The spark plug angle and depth have changed also to protrude the spark plug closer to the center of the combustion chamber. Intake valve size is 54 mm hollow stem and the angle has changed from 15° on the GEN 3 and 4 to 12.5°. The exhaust valve 40.4 mm sodium filled with an angle of 12°.
The LT1 also incorporates an advanced oiling system with dry sump. The oil pump is a vane type variable displacement for more efficient oil delivery. Dual pressure control enables efficient oil pressure at lower rpm to work in correlation with AFM.
At higher engine speeds, the oil pump can deliver more pressure to sustain engine operation. For further protection, the cylinder block incorporates piston cooling jets, which spray oil to the underside of the pistons and cylinder walls with cooling oil.

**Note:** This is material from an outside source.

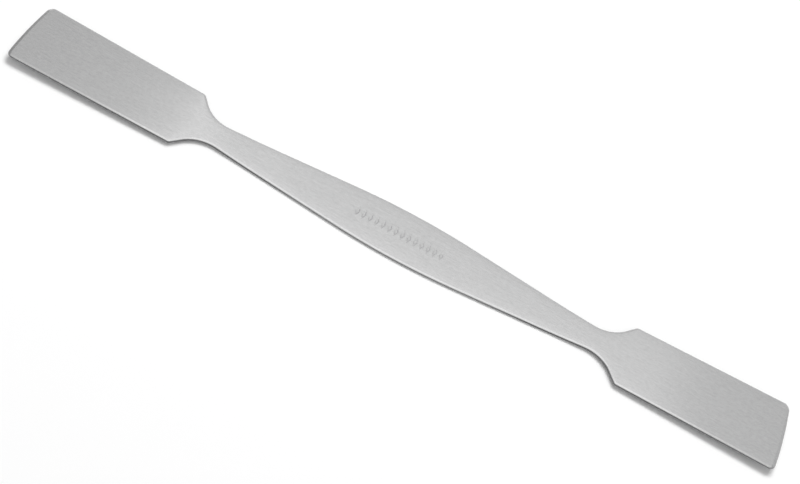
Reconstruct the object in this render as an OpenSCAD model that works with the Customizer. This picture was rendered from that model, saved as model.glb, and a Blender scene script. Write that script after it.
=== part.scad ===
// Double-ended flat spatula for modelling clay, wax and plaster, blanked from one strip of
// stainless steel. The handle, the necks and the blades are a single piece of metal: each node is
// one stretch of it, and neighbours meet face to face. The handle lies on the table between the
// two bends where the metal leaves it, a neck runs from such a bend to the narrowest line, and a
// blade runs from there to its tip. +X runs along the tool, +Y across it and +Z up. The origin is
// on the table, under the middle of the length.

/* [Blank] */
// Length from tip to tip
overall_l = 200; // [190:1:215]
// Thickness of the sheet
sheet_t = 0.75; // [0.7:0.05:1.5]
// Distance of the widest line from the middle of the length, towards the right tip
waist_shift = 1.4; // [0:0.1:3]

/* [Handle] */
// Width at the widest line, the waist
waist_w = 14.8; // [12:0.1:16.5]
// Radius of the edge's curve over the waist
crest_r = 165; // [80:5:190]
// Distance of each neck from the waist
neck_x = 49.3; // [46:0.1:54]
// Width at the narrowest line of each neck
neck_w = 7.1; // [6:0.1:7.6]
// Radius of the hollow curve from the neck to the shoulder
neck_r = 8.8; // [6:0.1:9.5]

/* [Blades] */
// Angle between the shoulder and the tool's length
shoulder_angle = 49; // [42:1:54]
// Radius of the shoulder's outer corner
shoulder_r = 1.2; // [0.5:0.1:1.2]
// Angle by which each side opens towards the tip
side_flare = 0.85; // [0:0.05:1.2]
// Width across the tip
tip_w = 19.3; // [18.5:0.1:23]
// Radius of the tip's corners
tip_r = 1.5; // [1:0.1:3]
// Distance by which the tip's end line bows outwards
tip_bow = 0.35; // [0.1:0.05:0.8]
// Angle by which the right tip is out of square, its -Y corner standing forward
right_tip_skew = 2.6; // [0:0.1:4]
// Thickness of the metal at the tip
tip_t = 0.65; // [0.5:0.05:0.7]
// Length of the bevel ground along the tip's upper edge
bevel_l = 0.85; // [0.3:0.05:1]
// Depth of that bevel
bevel_h = 0.4; // [0.1:0.05:0.4]

/* [Bends] */
// Distance of the first bend from the waist
neck_bend_x = 40; // [34:0.5:44]
// Slope of the neck above the table
neck_slope = 1.7; // [0.5:0.1:4]
// Distance of the second bend from the waist
blade_bend_x = 57; // [54:0.5:60]
// Slope of the blade above the table
blade_slope = 1.2; // [0.5:0.05:3]
// Distance on each side of a bend's middle over which it is spread
bend_reach = 4; // [1:0.5:5]

/* [Stamped row] */
// Number of lozenges in the row
stamp_count = 14; // [6:1:16]
// Distance from one lozenge to the next
stamp_pitch = 1.7; // [1.4:0.1:2]
// Length of a lozenge across the handle
stamp_l = 2.9; // [1.5:0.1:4]
// Width of a lozenge along the handle
stamp_w = 1.1; // [0.6:0.1:1.3]
// Depth of the stamping
stamp_depth = 0.05; // [0.05:0.05:0.3]

/* [Hidden] */

steel = [0.77, 0.77, 0.78];

// Tips, measured along X from the waist
left_tip_x = overall_l / 2 + waist_shift;
right_tip_x = overall_l / 2 - waist_shift;

// The straight taper touches the crest's circle from above and the neck's circle from below,
// so both centres lie at known distances from it and its angle follows.
neck_centre = [neck_x, neck_w / 2 + neck_r];
crest_centre = [0, waist_w / 2 - crest_r];
radii_sum = crest_r + neck_r;
centre_rise = neck_centre.y - crest_centre.y;
taper_angle = atan2(neck_x, centre_rise) - acos(radii_sum / norm([neck_x, centre_rise]));

// Bow of the end line as a circle through the tip
end_r = (pow(tip_w / 2, 2) + pow(tip_bow, 2)) / (2 * tip_bow);

// Straight facets in each stretch of a curved edge
crest_steps = 8;
neck_steps = 14;
corner_steps = 6;
end_steps = 6;
bend_steps = 2;

// Room around the metal for the solids that cut it
spare = 5;

// Points on a circle, from one angle to another
function arc(centre, r, from, to, steps) =
    [for (i = [0:steps]) let (a = from + (to - from) * i / steps) centre + r * [cos(a), sin(a)]];

// Unit vector at an angle
function heading(a) = [cos(a), sin(a)];

// Where two lines meet, each given by a point on it and its angle
function meet(p, a, q, b) =
    let (d = q - p, t = (d.x * sin(b) - d.y * cos(b)) / sin(b - a)) p + t * heading(a);

// Centre of the rounding between a shoulder and a blade's straight side
function shoulder_corner(tip_x) =
    let (
        inward_shoulder = heading(shoulder_angle - 90),
        inward_side = heading(side_flare - 90),
        shoulder_start = neck_centre + neck_r * inward_shoulder
    )
    meet(
        shoulder_start + shoulder_r * inward_shoulder, shoulder_angle,
        [tip_x, tip_w / 2] + shoulder_r * inward_side, side_flare
    );

// Centre of the rounding between a blade's straight side and its bowed end
function tip_corner(tip_x) =
    let (
        along = heading(side_flare),
        start = [tip_x, tip_w / 2] + tip_r * heading(side_flare - 90),
        from_end_centre = start - [tip_x - end_r, 0],
        b = from_end_centre * along,
        c = from_end_centre * from_end_centre - pow(end_r - tip_r, 2)
    )
    start + (sqrt(b * b - c) - b) * along;

// Far edge of one half of the blank, from just past the waist to just short of the tip's middle
function half_edge(tip_x) =
    let (
        corner = tip_corner(tip_x),
        end_centre = [tip_x - end_r, 0],
        corner_end = atan2(corner.y, corner.x - end_centre.x)
    )
    concat(
        [for (i = [1:crest_steps])
            crest_centre + crest_r * heading(90 - taper_angle * i / crest_steps)],
        arc(neck_centre, neck_r, -90 - taper_angle, -90, corner_steps),
        [for (i = [1:neck_steps])
            neck_centre + neck_r * heading(-90 + shoulder_angle * i / neck_steps)],
        arc(shoulder_corner(tip_x), shoulder_r, 90 + shoulder_angle, 90 + side_flare, corner_steps),
        arc(corner, tip_r, 90 + side_flare, corner_end, corner_steps),
        [for (i = [1:end_steps - 1]) end_centre + end_r * heading(corner_end * (1 - i / end_steps))]
    );

// The same points with those of the tip slid along X, so that the tip's line turns by an angle
function skewed(points, tip_x, angle) =
    [for (p = points) [p.x < tip_x - 2 * tip_r ? p.x : p.x - p.y * tan(angle), p.y]];

// The same points taken from the last to the first
function reversed(points) = [for (i = [len(points) - 1:-1:0]) points[i]];

// The same points with their coordinates multiplied, to mirror them
function flipped(points, along_x, along_y) = [for (p = points) [p.x * along_x, p.y * along_y]];

// Plan view of the whole blank, with X measured from the waist
module outline() {
    right = half_edge(right_tip_x);
    left = half_edge(left_tip_x);
    right_side = concat(right, [[right_tip_x, 0]], reversed(flipped(right, 1, -1)));
    polygon(concat(
        [[0, waist_w / 2]], skewed(right_side, right_tip_x, right_tip_skew),
        [[0, -waist_w / 2]], flipped(left, -1, -1), [[-left_tip_x, 0]], reversed(flipped(left, -1, 1))
    ));
}

// Height gained by a bend of unit slope at a distance d past its middle
function ramp(d) =
    d <= -bend_reach ? 0 : d >= bend_reach ? d : pow(d + bend_reach, 2) / (4 * bend_reach);

// Height of the underside above the table at a distance x from the waist
function underside(x) =
    tan(neck_slope) * ramp(x - neck_bend_x)
    + (tan(blade_slope) - tan(neck_slope)) * ramp(x - blade_bend_x);

// Thickness at a distance x from the waist
function thickness(x, tip_x) =
    x <= blade_bend_x ? sheet_t
    : sheet_t + (tip_t - sheet_t) * (x - blade_bend_x) / (tip_x - blade_bend_x);

// Stations through one bend
function bend_stations(middle) =
    [for (i = [0:bend_steps]) middle - bend_reach + 2 * bend_reach * i / bend_steps];

// Side view of one half, out along the underside and back along the top, past the tip
function half_profile(tip_x) =
    let (
        stations = concat(bend_stations(neck_bend_x), bend_stations(blade_bend_x), [tip_x + spare])
    )
    concat(
        [for (x = stations) [x, underside(x)]],
        [for (x = reversed(stations)) [x, underside(x) + thickness(x, tip_x)]]
    );

// Side view of the whole blank, with X measured from the waist
module profile() {
    left = flipped(half_profile(left_tip_x), -1, 1);
    polygon(concat(half_profile(right_tip_x), reversed(left)));
}

// What the grinding takes off a right tip's upper edge, its line turned by an angle
module bevel(tip_x, angle) {
    start_h = underside(tip_x - bevel_l) + thickness(tip_x - bevel_l, tip_x);
    slope = (underside(tip_x) + tip_t - bevel_h - start_h) / bevel_l;
    translate([tip_x, 0, 0])
        rotate([90, 0, angle])
            linear_extrude(height = 2 * tip_w, center = true)
                polygon([
                    [-bevel_l, start_h], [spare, start_h + slope * (bevel_l + spare)],
                    [spare, start_h + spare], [-bevel_l, start_h + spare]
                ]);
}

// The whole blank between two lines across it, both measured from the waist
module stretch(from, to) {
    blank_h = 2 * spare + underside(left_tip_x);
    translate([waist_shift, 0, 0])
        intersection() {
            translate([0, 0, -spare]) linear_extrude(height = blank_h) outline();
            rotate([90, 0, 0]) linear_extrude(height = tip_w + spare, center = true) profile();
            translate([from, -tip_w, -spare]) cube([to - from, 2 * tip_w, blank_h]);
        }
}

module lozenge() {
    polygon([[-stamp_w / 2, 0], [0, -stamp_l / 2], [stamp_w / 2, 0], [0, stamp_l / 2]]);
}

// Row of lozenges, centred on the middle of the length
module stamped_row() {
    first_x = -stamp_pitch * (stamp_count - 1) / 2;
    for (i = [0:stamp_count - 1])
        translate([first_x + i * stamp_pitch, 0, sheet_t - stamp_depth])
            linear_extrude(height = spare) lozenge();
}

module handle() {
    color(steel)
        difference() {
            stretch(-neck_bend_x, neck_bend_x);
            stamped_row();
        }
}

module left_neck() {
    color(steel) stretch(-neck_x, -neck_bend_x);
}

module right_neck() {
    color(steel) stretch(neck_bend_x, neck_x);
}

module left_blade() {
    color(steel)
        difference() {
            stretch(-left_tip_x - spare, -neck_x);
            translate([waist_shift, 0, 0]) mirror([1, 0, 0]) bevel(left_tip_x, 0);
        }
}

module right_blade() {
    color(steel)
        difference() {
            stretch(neck_x, right_tip_x + spare);
            translate([waist_shift, 0, 0]) bevel(right_tip_x, right_tip_skew);
        }
}

handle();
left_neck();
right_neck();
left_blade();
right_blade();
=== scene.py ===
import math

import bpy
import numpy as np
from mathutils import Matrix, Vector


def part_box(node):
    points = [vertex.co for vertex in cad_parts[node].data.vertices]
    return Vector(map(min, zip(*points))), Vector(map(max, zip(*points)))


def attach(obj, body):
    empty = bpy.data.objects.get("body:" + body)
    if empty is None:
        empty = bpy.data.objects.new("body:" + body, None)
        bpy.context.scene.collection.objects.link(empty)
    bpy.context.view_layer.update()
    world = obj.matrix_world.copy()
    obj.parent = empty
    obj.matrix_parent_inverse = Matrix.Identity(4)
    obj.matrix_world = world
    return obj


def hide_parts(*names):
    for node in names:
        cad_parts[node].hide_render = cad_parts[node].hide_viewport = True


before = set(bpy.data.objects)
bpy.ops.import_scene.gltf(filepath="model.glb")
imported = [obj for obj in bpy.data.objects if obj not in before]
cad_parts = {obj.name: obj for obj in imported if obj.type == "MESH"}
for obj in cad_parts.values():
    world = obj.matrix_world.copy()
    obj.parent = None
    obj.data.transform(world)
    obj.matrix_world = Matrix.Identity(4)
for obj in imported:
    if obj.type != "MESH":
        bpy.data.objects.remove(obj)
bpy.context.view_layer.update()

# A double-ended flat steel spatula on a white floor. Shape values are in millimetres, and X is
# measured from the waist, the widest line of the handle. The frame gives the places of the waist,
# the first bends, the necks and the tips; the other values repeat the CAD model's.

MM = 0.001

handle_low, handle_high = (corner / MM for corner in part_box("handle"))
left_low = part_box("left_blade")[0] / MM
right_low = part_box("right_blade")[0] / MM

WAIST_X = (handle_low.x + handle_high.x) / 2
WAIST_W = handle_high.y - handle_low.y
NECK_BEND_X = handle_high.x - WAIST_X
NECK_X = right_low.x - WAIST_X
LEFT_TIP_X = WAIST_X - left_low.x

# From the left tip, as the origin is under the middle of the length. The right blade's box would
# not do, since its skewed corner stands past the middle of its tip.
RIGHT_TIP_X = LEFT_TIP_X - 2 * WAIST_X

# Outline
CREST_R = 165.0
NECK_W = 7.1
NECK_R = 8.8
SHOULDER_ANGLE = math.radians(49)
SHOULDER_R = 1.2
SIDE_FLARE = math.radians(0.85)
TIP_W = 19.3
TIP_R = 1.5
TIP_BOW = 0.35
RIGHT_TIP_SKEW = math.tan(math.radians(2.6))

# Side view
SHEET_T = 0.75
TIP_T = 0.65
NECK_SLOPE = math.tan(math.radians(1.7))
BLADE_BEND_X = 57.0
BLADE_SLOPE = math.tan(math.radians(1.2))
BEND_REACH = 4.0

# Upper face, slightly lower towards its edges
CROWN_H = 0.06

# Edges: rolled over softly by the blanking, then rounded, and ground to a bevel along each tip
ROLL_L = 0.5
ROLL_TILT = math.radians(14)
ROUND_R = 0.12
BEVEL_L = 0.85
BEVEL_H = 0.4
BEVEL_TILT = math.atan2(BEVEL_H, BEVEL_L)

# Length of the patch of the mesh that follows a tip's end
PATCH_L = 4.0

# Steps of the mesh round each half of a tip's corner, and those over which its bevel fades in
CORNER_STEPS = 5
BEVEL_FADE_STEPS = 8

# Stamped row of lozenges
STAMP_COUNT = 14
STAMP_PITCH = 1.7
STAMP_L = 2.9
STAMP_W = 1.1
STAMP_DEPTH = 0.05
STAMP_BURR_H = 0.016

# Width of a lozenge's sloping wall, and the place and spread of its burr, as shares of its half size
STAMP_WALL = 0.6
STAMP_BURR_AT = 1.12
STAMP_BURR_SPREAD = 0.1

# Reach of the finely meshed rows past the lozenges
FINE_MARGIN = 0.4


# ---------------------------------------------------------------- outline

def heading(angle):
    return np.array([math.cos(angle), math.sin(angle)])


def arc(centre, radius, start, stop, steps, outward=1):
    """Points on a circle, each with the metal's outward normal there."""
    angles = np.linspace(start, stop, steps + 1)
    return [(centre + radius * heading(a), outward * heading(a)) for a in angles]


def straight(start, stop, spacing):
    """Points between two ends, without the ends themselves."""
    (p, normal), (q, _) = start, stop
    steps = max(1, round(math.dist(p, q) / spacing))
    return [(p + (q - p) * i / steps, normal) for i in range(1, steps)]


def meet(p, a, q, b):
    """Where the line through p at angle a meets the line through q at angle b."""
    d = q - p
    return p + heading(a) * (d[0] * math.sin(b) - d[1] * math.cos(b)) / math.sin(b - a)


NECK_CENTRE = np.array([NECK_X, NECK_W / 2 + NECK_R])
CREST_CENTRE = np.array([0.0, WAIST_W / 2 - CREST_R])
END_R = ((TIP_W / 2) ** 2 + TIP_BOW ** 2) / (2 * TIP_BOW)


def taper_angle():
    """Slope of the straight edge that touches both the crest's circle and the neck's circle."""
    dx, dy = NECK_CENTRE - CREST_CENTRE
    return math.atan2(dx, dy) - math.acos((CREST_R + NECK_R) / math.hypot(dx, dy))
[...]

The piston cooling jets are only used at engine start up for extra lubrication and to help reduce noise and at higher engine speeds when there are greater engine load demands. The dry sump system has two stages, one pressure and one scavenge. The dry sump system is used to offer exceptional lubrication under aggressive driving conditions.

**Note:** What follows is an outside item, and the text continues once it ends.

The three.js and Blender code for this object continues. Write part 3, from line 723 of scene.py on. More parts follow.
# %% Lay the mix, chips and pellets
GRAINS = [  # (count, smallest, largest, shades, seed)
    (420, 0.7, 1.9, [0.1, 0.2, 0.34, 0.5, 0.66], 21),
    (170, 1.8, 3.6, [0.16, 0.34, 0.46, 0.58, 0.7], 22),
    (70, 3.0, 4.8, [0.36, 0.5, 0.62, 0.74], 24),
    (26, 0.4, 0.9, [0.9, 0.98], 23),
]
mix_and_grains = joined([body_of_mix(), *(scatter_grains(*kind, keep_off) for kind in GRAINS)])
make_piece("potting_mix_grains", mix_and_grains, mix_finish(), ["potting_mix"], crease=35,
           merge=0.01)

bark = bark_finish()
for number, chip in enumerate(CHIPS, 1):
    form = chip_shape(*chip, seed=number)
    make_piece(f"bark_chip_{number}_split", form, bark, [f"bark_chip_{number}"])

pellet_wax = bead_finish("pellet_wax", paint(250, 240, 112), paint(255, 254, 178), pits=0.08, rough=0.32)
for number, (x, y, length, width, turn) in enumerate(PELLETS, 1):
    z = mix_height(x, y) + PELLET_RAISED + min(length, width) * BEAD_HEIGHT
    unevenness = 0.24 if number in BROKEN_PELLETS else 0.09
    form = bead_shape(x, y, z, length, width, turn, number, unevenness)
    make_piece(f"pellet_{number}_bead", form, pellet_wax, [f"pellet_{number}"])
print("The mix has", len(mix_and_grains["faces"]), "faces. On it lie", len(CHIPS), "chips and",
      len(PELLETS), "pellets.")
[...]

The new LT1 has an aluminum block with cast-in-place liners, nodular iron main caps compared to powered metal of GEN 4, new water jacket design and crankcase revisions for optimized windage. The steel-forged crankshaft has been induction hardened.
The piston tops are sculpted with a valve relief for clearance of variable valve timing operation.
A bowl in the center of the piston is used for direct injection fuel optimization.
The main and rod bearings are polymer coated and the main bearings have a narrower oil groove than the GEN 4 for more bearing surface. The valve covers contain baffles, which separate oil and air from the crankcase gases. The integrated PCV system enhances oil life and longevity while reducing oil consumption that contributes to lower emissions.
The headers are similar to the four-into-one design used on the LS7 and LS9.
The runner geometry was optimized to develop cross-sections, which minimize restrictions and tuning of exhaust gas flow. Equal length runners dump into wide mouth collectors, which radiate noise reduction.
For now, the engine has sparked interest by aftermarket suppliers to come up with more ways to bring a more powerful showing from this engine.
And, you can expect upcoming performances to be playing in repair shops in the not too distant future. So stay tuned, as we expect an award-winning performance from this engine — until it disappears from the racing stage, once again.